Rappelons aussi que la France est un pays laïc (indépendante par rapport à toute autorité religieuse) et qu’il ne s’agit pas ici de stigmatiser une religion.
Toutes les confessions (l'appartenance à une religion) sont concernées : catholique, musulmane, juive, protestante, orthodoxe, bouddhiste, sikh….
Le fait religieux rend les managers perplexes, face à des salariés qui ne veulent pas toucher un plateau repas car il y a de l’alcool ou déjeuner avec des clients dans certains restaurants ou encore des salariés qui ne veulent pas répondre au téléphone un vendredi après 16H…
En cette période de ramadan, c’est un sujet d’actualité : pendant un mois, 70% des 6 millions de musulmans de France vont jeûner du lever au coucher du soleil.

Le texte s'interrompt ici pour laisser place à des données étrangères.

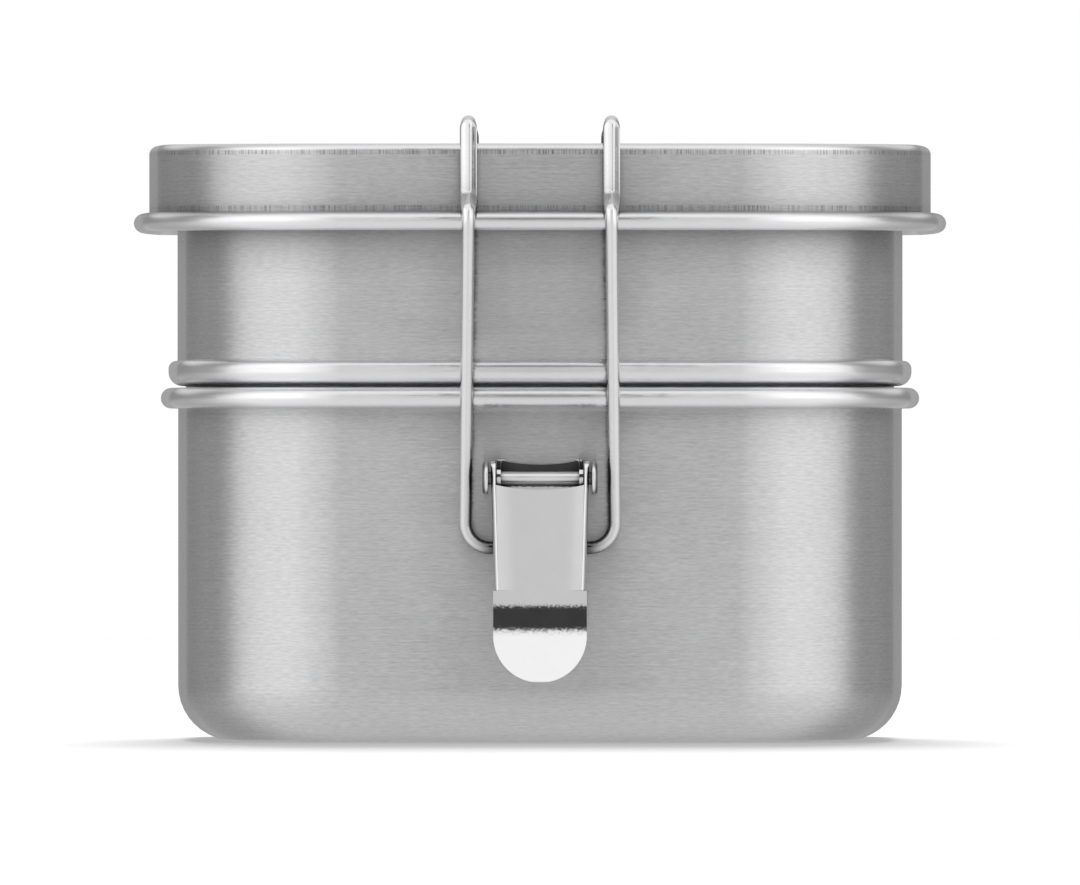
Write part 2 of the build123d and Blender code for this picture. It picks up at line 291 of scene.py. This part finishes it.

Par ailleurs il n’est pas inutile de rappeler le principe fondamental de liberté d’opinion que nous appliquons en France : toute personne - et a fortiori tout salarié - à droit à la liberté de ses opinions : religieuses, politiques, syndicale…. De même que toute discrimination directe ou indirecte (à l’embauche et après) est interdite, les salariés doivent impérativement avoir une égalité de traitement et de rémunération !
D’ailleurs, la religion n’a rien à voir avec la compétence ou l’incompétence….
Quid de la liberté de religion ?
Aucun salarié ne peut être sanctionné ou licencié en raison de ses convictions religieuses, néanmoins la liberté religieuse ne doit en aucun cas prévaloir sur le bon fonctionnement de l’entreprise !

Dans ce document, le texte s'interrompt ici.